Friday afternoon marked the 23rd day this year Indianapolis hit 90° and marks the beginning of an impressive stretch of unseasonably hot days.
Another bout of heavy storms impacts north-central Indiana overnight into early Saturday morning within the proximity of slowly northward moving warm front. Areas of flooding are possible, if not likely, north of a Attica-Lafayette-Kokomo-Hartford City line... where storms will be more prevalent and where storm motion will southwest to northeast.
Much of the WTHR viewing area won't have any rain tonight, this weekend, and most of the next week.

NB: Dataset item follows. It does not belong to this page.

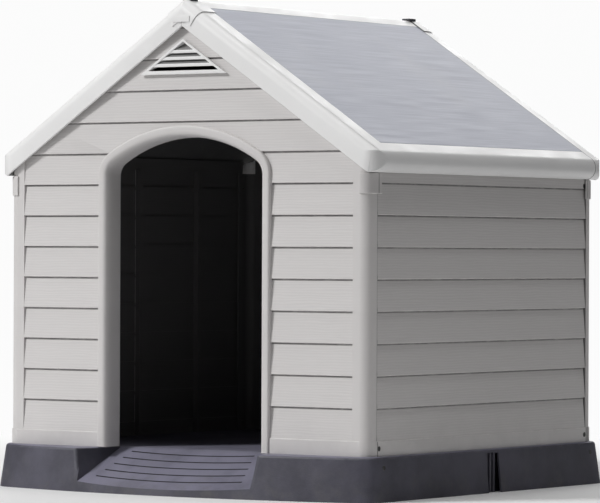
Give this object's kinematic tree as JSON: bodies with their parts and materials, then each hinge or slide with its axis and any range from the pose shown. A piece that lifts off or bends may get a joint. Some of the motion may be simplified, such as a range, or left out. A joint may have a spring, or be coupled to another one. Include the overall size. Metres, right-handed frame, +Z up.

The bigger weather story will be temperatures a good 20° above average and near to above daily record highs.
This weekend the warm front surges north to the Michiana border. South of the boundary only isolated, late-day showers or thunderstorms are possible. We're forecasting a record-tying (91/1939) high Saturday and staying near 90° on Sunday too.

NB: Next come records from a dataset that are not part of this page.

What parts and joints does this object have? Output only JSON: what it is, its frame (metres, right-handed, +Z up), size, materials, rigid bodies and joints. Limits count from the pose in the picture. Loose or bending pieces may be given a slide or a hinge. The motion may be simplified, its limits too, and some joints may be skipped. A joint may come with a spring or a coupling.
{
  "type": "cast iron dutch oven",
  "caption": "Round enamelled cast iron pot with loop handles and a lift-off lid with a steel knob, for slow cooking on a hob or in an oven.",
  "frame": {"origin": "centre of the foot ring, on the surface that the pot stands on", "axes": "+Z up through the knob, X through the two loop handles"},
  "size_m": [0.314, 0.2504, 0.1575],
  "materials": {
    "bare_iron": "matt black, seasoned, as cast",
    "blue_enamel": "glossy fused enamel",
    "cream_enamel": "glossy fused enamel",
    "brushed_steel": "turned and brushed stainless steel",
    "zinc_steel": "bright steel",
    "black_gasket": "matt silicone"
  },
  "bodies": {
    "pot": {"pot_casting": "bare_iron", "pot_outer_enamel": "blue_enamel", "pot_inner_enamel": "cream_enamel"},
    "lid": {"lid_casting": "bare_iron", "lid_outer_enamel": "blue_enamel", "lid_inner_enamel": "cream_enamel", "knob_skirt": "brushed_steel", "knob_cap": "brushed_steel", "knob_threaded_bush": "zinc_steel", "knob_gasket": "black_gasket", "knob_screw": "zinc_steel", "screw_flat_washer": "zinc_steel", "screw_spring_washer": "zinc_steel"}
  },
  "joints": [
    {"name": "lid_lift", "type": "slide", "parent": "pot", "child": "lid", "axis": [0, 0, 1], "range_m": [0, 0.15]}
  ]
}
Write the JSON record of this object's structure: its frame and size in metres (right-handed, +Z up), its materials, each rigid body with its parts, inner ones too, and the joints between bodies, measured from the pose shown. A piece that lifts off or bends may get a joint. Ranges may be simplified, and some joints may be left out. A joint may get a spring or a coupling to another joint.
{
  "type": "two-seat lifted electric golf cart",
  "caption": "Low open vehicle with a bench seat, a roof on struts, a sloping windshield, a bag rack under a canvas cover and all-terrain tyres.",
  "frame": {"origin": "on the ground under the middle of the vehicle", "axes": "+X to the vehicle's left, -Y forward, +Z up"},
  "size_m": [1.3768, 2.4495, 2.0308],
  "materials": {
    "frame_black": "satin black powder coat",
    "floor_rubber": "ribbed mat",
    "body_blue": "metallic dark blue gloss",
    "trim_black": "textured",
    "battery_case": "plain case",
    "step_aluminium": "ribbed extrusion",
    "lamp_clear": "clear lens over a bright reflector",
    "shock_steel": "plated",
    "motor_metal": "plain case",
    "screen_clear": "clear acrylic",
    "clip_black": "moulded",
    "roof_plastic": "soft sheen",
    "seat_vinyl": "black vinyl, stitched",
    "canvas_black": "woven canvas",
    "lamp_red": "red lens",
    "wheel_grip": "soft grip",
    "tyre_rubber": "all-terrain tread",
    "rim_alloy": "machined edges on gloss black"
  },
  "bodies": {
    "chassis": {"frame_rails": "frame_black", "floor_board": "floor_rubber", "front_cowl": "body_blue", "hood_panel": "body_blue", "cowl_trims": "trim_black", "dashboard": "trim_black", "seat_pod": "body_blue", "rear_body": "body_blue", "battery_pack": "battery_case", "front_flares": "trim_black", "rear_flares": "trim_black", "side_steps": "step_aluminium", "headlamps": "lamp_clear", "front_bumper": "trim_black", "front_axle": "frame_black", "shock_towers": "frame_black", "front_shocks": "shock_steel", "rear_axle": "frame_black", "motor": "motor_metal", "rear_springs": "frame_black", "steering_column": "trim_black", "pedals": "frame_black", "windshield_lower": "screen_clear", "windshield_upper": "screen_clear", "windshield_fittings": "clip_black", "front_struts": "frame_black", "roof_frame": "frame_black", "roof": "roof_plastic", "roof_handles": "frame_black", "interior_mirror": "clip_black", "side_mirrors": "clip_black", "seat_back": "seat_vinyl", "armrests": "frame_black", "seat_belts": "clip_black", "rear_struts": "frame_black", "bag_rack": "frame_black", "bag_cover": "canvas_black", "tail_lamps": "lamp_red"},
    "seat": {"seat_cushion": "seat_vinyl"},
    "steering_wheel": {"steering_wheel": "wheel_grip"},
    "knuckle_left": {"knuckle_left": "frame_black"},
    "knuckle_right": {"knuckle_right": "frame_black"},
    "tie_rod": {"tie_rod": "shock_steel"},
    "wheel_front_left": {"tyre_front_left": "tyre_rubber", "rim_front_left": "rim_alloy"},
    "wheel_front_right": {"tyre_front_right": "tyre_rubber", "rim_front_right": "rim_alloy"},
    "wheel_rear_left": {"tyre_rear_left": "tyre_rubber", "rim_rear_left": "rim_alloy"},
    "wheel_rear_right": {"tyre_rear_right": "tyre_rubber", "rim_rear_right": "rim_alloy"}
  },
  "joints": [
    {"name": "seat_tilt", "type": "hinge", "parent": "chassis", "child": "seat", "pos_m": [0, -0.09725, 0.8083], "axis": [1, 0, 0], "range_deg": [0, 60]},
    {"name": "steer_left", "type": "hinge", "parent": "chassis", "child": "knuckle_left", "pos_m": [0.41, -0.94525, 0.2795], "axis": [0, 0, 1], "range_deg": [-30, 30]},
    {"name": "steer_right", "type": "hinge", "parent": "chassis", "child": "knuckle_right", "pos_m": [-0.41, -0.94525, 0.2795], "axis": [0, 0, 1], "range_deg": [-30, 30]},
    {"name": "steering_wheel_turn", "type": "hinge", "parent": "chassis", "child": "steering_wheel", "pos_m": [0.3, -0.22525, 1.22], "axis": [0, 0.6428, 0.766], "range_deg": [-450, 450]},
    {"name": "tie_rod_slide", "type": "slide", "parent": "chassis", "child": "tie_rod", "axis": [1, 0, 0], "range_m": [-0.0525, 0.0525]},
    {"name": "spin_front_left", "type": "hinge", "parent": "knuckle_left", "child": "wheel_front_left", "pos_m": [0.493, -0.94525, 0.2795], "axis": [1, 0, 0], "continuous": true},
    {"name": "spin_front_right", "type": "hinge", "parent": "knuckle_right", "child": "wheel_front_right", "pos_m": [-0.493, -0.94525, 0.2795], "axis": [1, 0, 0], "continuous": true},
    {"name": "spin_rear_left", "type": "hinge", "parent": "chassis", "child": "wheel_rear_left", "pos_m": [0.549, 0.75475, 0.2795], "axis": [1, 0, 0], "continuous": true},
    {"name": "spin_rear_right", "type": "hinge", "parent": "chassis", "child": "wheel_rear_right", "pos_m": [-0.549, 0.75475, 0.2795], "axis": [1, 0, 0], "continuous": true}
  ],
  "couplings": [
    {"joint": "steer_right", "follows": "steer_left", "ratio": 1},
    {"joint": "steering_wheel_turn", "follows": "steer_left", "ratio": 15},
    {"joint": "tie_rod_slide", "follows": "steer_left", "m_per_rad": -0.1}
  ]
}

There's rather high confidence that daily record highs will fall Monday (89°/1971), Tuesday (89°.1897), and Wednesday (89°/1952) with the potential of the warmest October temperatures on record for Indianapolis... which is 91° in 2007.
To put this heat into perspective... since 1817 there have been only four October days in Indianapolis with highs of 90°+. We're forecasting three straight October days of 90° which would also be a record for Indy. Either way, this will be unseasonably hot stretch of days.